As a bonus of sharing about your weakness, you’ll probably notice that you’re not alone! Friends, colleagues even strangers may get in touch to say your words resonate with them, that they’re insecure about a similar – or even the exact same – thing.
Because you see, by bringing the shadows of our insecurities into the light… Poof! They disappear.
2. Help others to share, too
Setting up Lady Alopecia helped me find gratitude in my condition. Before that, when I’d shaved my head and told people about it, I’d been proud to connect with my inner strength. I realized there was more to me than my hair and learned to be comfortable in myself, just as I was.
But creating a platform that encouraged others to share was a big turning point in my life. I saw the power that lies in a supportive community, how much we can help each other at our very lowest points. Not even in offering advice, but in letting others know that we’ve been there, too.

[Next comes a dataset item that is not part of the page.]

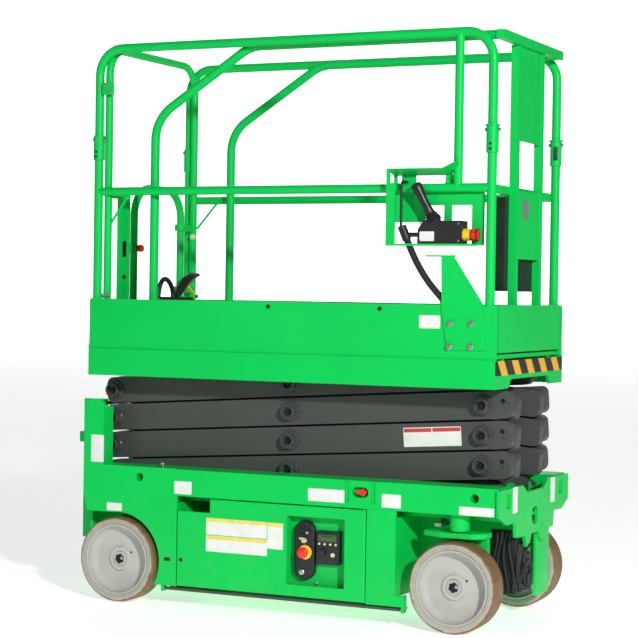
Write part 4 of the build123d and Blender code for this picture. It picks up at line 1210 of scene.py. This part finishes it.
@dataclass
class Studio:
    """Camera, floor, backdrop, sky and lamps."""

    place: Point = (3.088, -6.465, 1.197)
    azimuth: float = 25.325
    elevation: float = 0.838
    roll: float = 0.874
    lens: float = 36 * 1857.6 / 638
    reach: float = 40.0
    near: float = -3.5
    right: float = 4.0
    window: tuple[float, float] = (-42.0, 3.0)
    sky: float = 0.14
    floor_glow: float = 0.55
    backdrop_glow: float = 1.0
    key_distance: float = 9.0
    key_azimuth: float = 45.0
    key_elevation: float = 17.0
    key_size: float = 0.4
    key_power: float = 600.0
    side_place: Point = (-2.6, -7.0, 2.6)
    side_size: float = 3.0
    side_power: float = 45.0

    def camera(self) -> None:
        """Camera whose back points to its azimuth and elevation, rolled about it."""
        a, e, r = (radians(v) for v in (self.azimuth, self.elevation, self.roll))
        back = np.array([sin(a) * cos(e), -cos(a) * cos(e), sin(e)])
        right = np.array([cos(a), sin(a), 0.0])
        up = np.cross(back, right)
        axes = np.stack([right * cos(r) + up * sin(r), up * cos(r) - right * sin(r), back])
        data = bpy.data.cameras.new("camera")
        data.lens, data.sensor_width, data.clip_end = self.lens, 36.0, 200.0
        made = bpy.data.objects.new("camera", data)
        matrix = np.eye(4)
        matrix[:3, :3], matrix[:3, 3] = axes.T, self.place
        made.matrix_world = Matrix(matrix.tolist())
        bpy.context.scene.collection.objects.link(made)
        bpy.context.scene.camera = made

    def screen(self, name: str, corners: Sequence[Point], glow: float) -> None:
        """Make a wide pale sheet of the studio that gives off a little light of its own."""
        mesh = bpy.data.meshes.new(name)
        mesh.from_pydata(list(corners), [], [(0, 1, 2, 3)])
        material = FLOOR.material()
        shader = material.node_tree.nodes["Principled BSDF"]
        shader.inputs["Emission Color"].default_value = (1, 1, 1, 1)
        shader.inputs["Emission Strength"].default_value = glow
        mesh.materials.append(material)
        made = bpy.data.objects.new(name, mesh)
        bpy.context.scene.collection.objects.link(made)

    def surroundings(self) -> None:
        """Pale floor, a brighter sheet far behind the machine, and a dim even sky."""
        far, near = self.reach, self.near
        ground = [(-far, near, 0), (self.right, near, 0), (self.right, far, 0), (-far, far, 0)]
        self.screen("floor", ground, self.floor_glow)
        left, right = self.window
        sheet = [(left, far, -1), (right, far, -1), (right, far, far), (left, far, far)]
        self.screen("backdrop", sheet, self.backdrop_glow)
        world = bpy.data.worlds.new("studio")
        world.use_nodes = True
        world.node_tree.nodes["Background"].inputs["Color"].default_value = (0.94, 0.97, 1.0, 1)
        world.node_tree.nodes["Background"].inputs["Strength"].default_value = self.sky
        bpy.context.scene.world = world
        bpy.context.scene.view_settings.view_transform = "Standard"

    def lamps(self) -> None:
        """Small key lamp low on the front right, and a broad soft one towards the rear right.

        The key lamp stands at target + distance (sin a cos e, -cos a cos e, sin e).
        """
        away, a, e = self.key_distance, radians(self.key_azimuth), radians(self.key_elevation)
        x, y, z = LAMP_TARGET
        key = (x + away * sin(a) * cos(e), y - away * cos(a) * cos(e), z + away * sin(e))
        Lamp("key_lamp", key, self.key_size, self.key_power).build()
        Lamp("side_lamp", self.side_place, self.side_size, self.side_power).build()

    def build(self) -> None:
        """Set up the studio."""
        self.camera()
        self.surroundings()
        self.lamps()


# ------------------------------------------------------------------ whole machine
def refinish_nodes() -> None:
    """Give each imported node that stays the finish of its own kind."""
    shown = list(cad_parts)
    grey = [n for n in shown if "_arm_" in n or n.startswith("pothole") or n == "cylinder_barrel"]
    black = ["manual_box", "control_box"]
    special = {"cylinder_rod": CHROME, "steering_link": STEEL, "release_handle": RED, "battery_pack": BATTERY}
    refinish(shown, GREEN)
    refinish(grey, GREY)
    refinish(black, BLACK)
    for name, kind in special.items():
        refinish([name], kind)


def main() -> None:
    """Build the studio and every sub-assembly in order."""
    logging.basicConfig(level=logging.INFO, format="%(name)s: %(message)s")
    Studio().build()
    PlatformControls().build()
    refinish_nodes()
    for end, axle_x in (("rear", -0.632), ("front", 0.738)):
        for side in SIDES:
            Wheel(end, side, axle_x).build()
    Chassis().build()
    GroundControls().build()
    Stack().build()
    Platform().build()


if __name__ == "__main__":
    main()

We understand. They’re not alone.
If I didn’t have alopecia, I never would’ve connected with this power – to create a discourse, to give people permission to share their experiences and to show how much strength we can draw from each other.
3. Use mindfulness tools
If you’re not quite ready to share yet, that’s ok. You’ll get there and if not, that’s ok, too! Now is the time to be kind to yourself, without judgement.
Related: How To Stop Beating Yourself Up
If you’d rather keep whatever it is you see as your weakness to yourself, I’d suggest a few mindfulness tools you can try in your own time. They’ll help you change that negative narrative you might have about yourself and introduce you to a strength in you that’s always been there.
That’s an important point: strength is not something you need to seek; it’s already within you.
You just need to peel away those layers of doubt and fear and uncertainty and you’ll see it, shining bright.
This can be a very powerful practice, if you do it regularly. It might seem mechanical at first, and you mightn’t believe exactly what you’re saying, but that’s ok. Repetition is key as you change your neural pathways to think better of yourself.
Make sure whatever phrase you choose is positive and in the present tense, like it’s already happening. Here are a few sample ones:
- “I am enough”
- “I am worthy”
- “I am exactly where I need to be”
List of 3 things
At the end of the day, write down 3 things that went right for you. This focuses your mind on the positive events of the day, rather than getting tunnel vision about the one or two things that didn’t work out… which would otherwise spin around your head as you try to get to sleep!
It doesn’t matter how silly or small they seem, the slightest victories can change your impression of how your day went. Some examples:
- “I spent quality time with my partner”
- “I got to work on time”
- “I cooked a nice meal”
If you’re new to meditation, it can seem overwhelming at first. And you might not be ready to do it alone. So I’d recommend setting aside 10-15 minutes a day, at the same time if possible, to play a guided meditation.
Related: 17 Best Meditation Books
Insight Timer and the Calm app are both great tools for any level of meditator and have specific guided audio meditations around self-love, compassion and anxiety. Once you’ve enjoyed listening to guided ones for some time, you might like to try setting a 10-minute timer and just sitting in silence, allowing your thoughts to come and go without getting swept up in them.
Meditation takes practice – it’s like you’re training the brain, just like you’d build up your muscles. And once you improve its flexibility and strength, you’ll notice how much stronger you feel in yourself, too!
Final thoughts? You got this!
Remember, no matter what it is you’re insecure about, no matter what you feel makes you weaker or ‘less’ than others… that’s the very thing that makes you unique.
Our differences are special, and should be celebrated as such.
Ok, so unfortunately the whole world may not share that view yet! But you can. And you can inspire others to do the same. So get sharing, get empowering and use those mindfulness tools to connect you with that strong, beautiful person you already are.